Two challenges define our future range of activities needed on behalf of NEH. The first is to make the case clear and compelling that the range of activities so appreciated by Congress and the public—especially preservation efforts, seminars for K–12 and community college teachers, public programming by the state humanities councils, even regional centers—cannot provide real value to society without research at their heart. Preserved materials need to be there not as cultural icons, but as sources for meaning about the past and the future. Opportunities for teachers change teaching and learning because they link those functions to the fundamental activity in each discipline--research.

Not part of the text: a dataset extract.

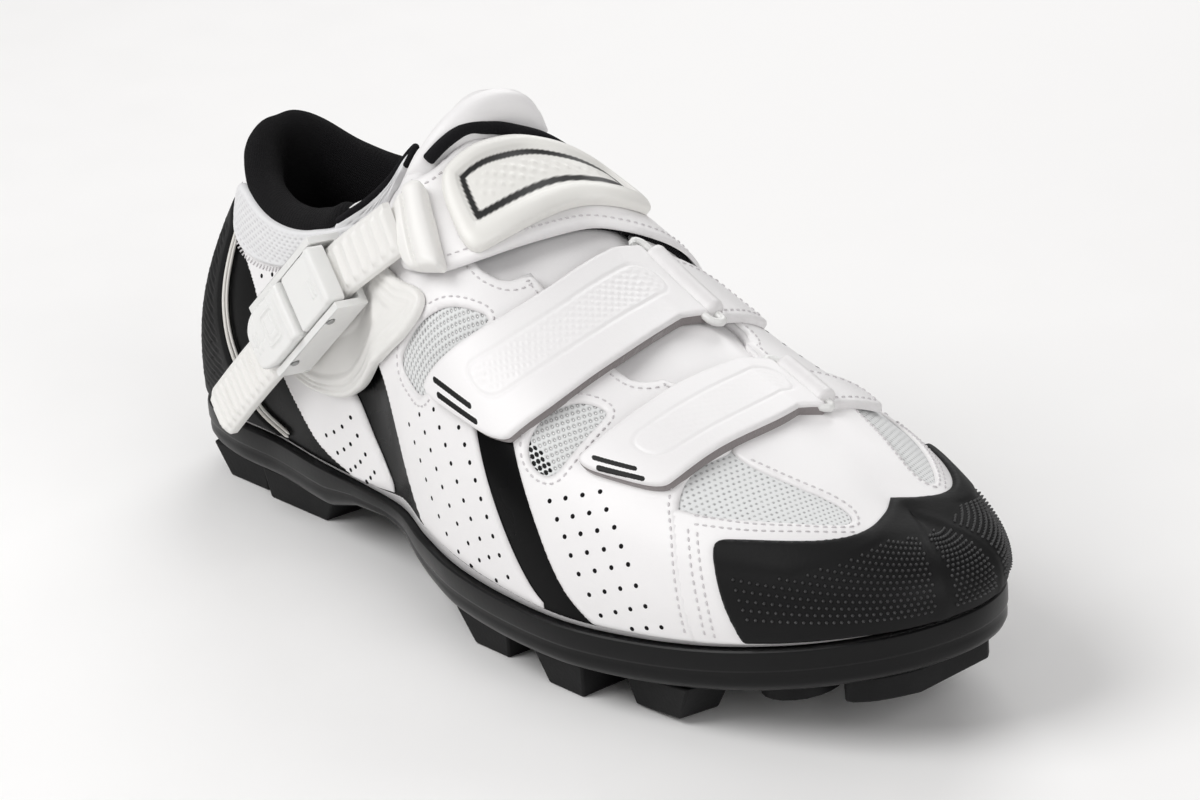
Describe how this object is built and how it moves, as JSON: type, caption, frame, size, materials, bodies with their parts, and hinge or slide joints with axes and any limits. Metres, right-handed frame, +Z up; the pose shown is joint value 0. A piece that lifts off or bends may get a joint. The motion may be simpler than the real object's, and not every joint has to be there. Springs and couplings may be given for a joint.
{
  "type": "cycling shoe",
  "caption": "Right-foot cycling shoe with hollow upper, stiff lugged sole, three straps and a ratchet buckle.",
  "frame": {"origin": "on the floor, under the middle of the shoe's bounding box", "axes": "+X towards the toe, +Y towards the wearer's left, +Z up"},
  "size_m": [0.282, 0.097, 0.1272],
  "materials": {
    "white_synthetic": "smooth coated synthetic, white",
    "black_gloss": "glossy coated synthetic, black",
    "cuff_mesh": "woven mesh, white",
    "lining": "ribbed knit, black",
    "black_rubber": "matte rubber, black",
    "white_plastic": "moulded plastic, white",
    "steel": "bare steel"
  },
  "bodies": {
    "root": {"arch_tread": "black_rubber", "buckle_base": "white_plastic", "buckle_body": "white_plastic", "buckle_cover": "white_plastic", "buckle_lever": "white_plastic", "cleat_nut_plate": "steel", "collar_cuff_lateral": "cuff_mesh", "collar_cuff_medial": "cuff_mesh", "collar_padding": "lining", "cover_pin": "steel", "forefoot_lug_lateral_front": "black_rubber", "forefoot_lug_lateral_middle": "black_rubber", "forefoot_lug_lateral_rear": "black_rubber", "forefoot_lug_medial_front": "black_rubber", "forefoot_lug_medial_middle": "black_rubber", "forefoot_lug_medial_rear": "black_rubber", "heel_counter": "black_rubber", "heel_lug_lateral_front": "black_rubber", "heel_lug_lateral_rear": "black_rubber", "heel_lug_medial_front": "black_rubber", "heel_lug_medial_rear": "black_rubber", "insole": "lining", "instep_strap": "white_synthetic", "ladder_bracket": "white_plastic", "ladder_strap": "white_plastic", "lateral_panel_front": "white_synthetic", "lateral_panel_middle": "white_synthetic", "lateral_panel_rear": "white_synthetic", "lateral_rail": "black_rubber", "lever_pin": "steel", "lower_keeper": "white_synthetic", "lower_ring": "steel", "lower_strap": "white_synthetic", "medial_panel_front": "black_gloss", "medial_panel_rear": "black_gloss", "medial_rail": "black_rubber", "middle_keeper": "white_synthetic", "middle_ring": "steel", "middle_strap": "white_synthetic", "sole_plate": "black_rubber", "strap_badge": "white_plastic", "stud_disc_lateral": "black_rubber", "stud_disc_medial": "black_rubber", "stud_insert_lateral": "steel", "stud_insert_medial": "steel", "toe_cap": "black_rubber", "toe_lug": "black_rubber", "tongue": "white_synthetic", "upper": "white_synthetic", "vamp_overlay": "white_synthetic"}
  },
  "joints": []
}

Public programming rests, first and foremost, on discoveries about the past and present rooted in original research.

The second challenge relates to funding for these kinds of activities: while virtually every other agency of the federal government has begun enjoying solid growth in their budgets, the endowment remains at a steady state that reflects a staggering erosion of programming support over the last decade. The endowment has been hard at work leveraging that funding by attracting other sources of support, and it will have a good track record for demonstrating what federal money can do as leverage. But the fundamental argument we must make for the future is that federal support for a nationally conducted humanities program benefits our society quite disproportionately to the amount of money invested. Our work in coalitions must help us refine a set of appeals that can be pursued through coherent organization (amongst our partners) in the districts and national offices of elected representatives.

Through these kinds of coalitions, focused on foundational issues affecting the future, the AHA has been an active participant—helping to make a real difference in the way civil society sees its priorities and shapes its values. From isolated historians we have become full partners in the nonprofit world's contribution to a well-informed society. Once again, collaboration enables our umbrella society to reach beyond the narrow confines of a specialist organization into the larger world.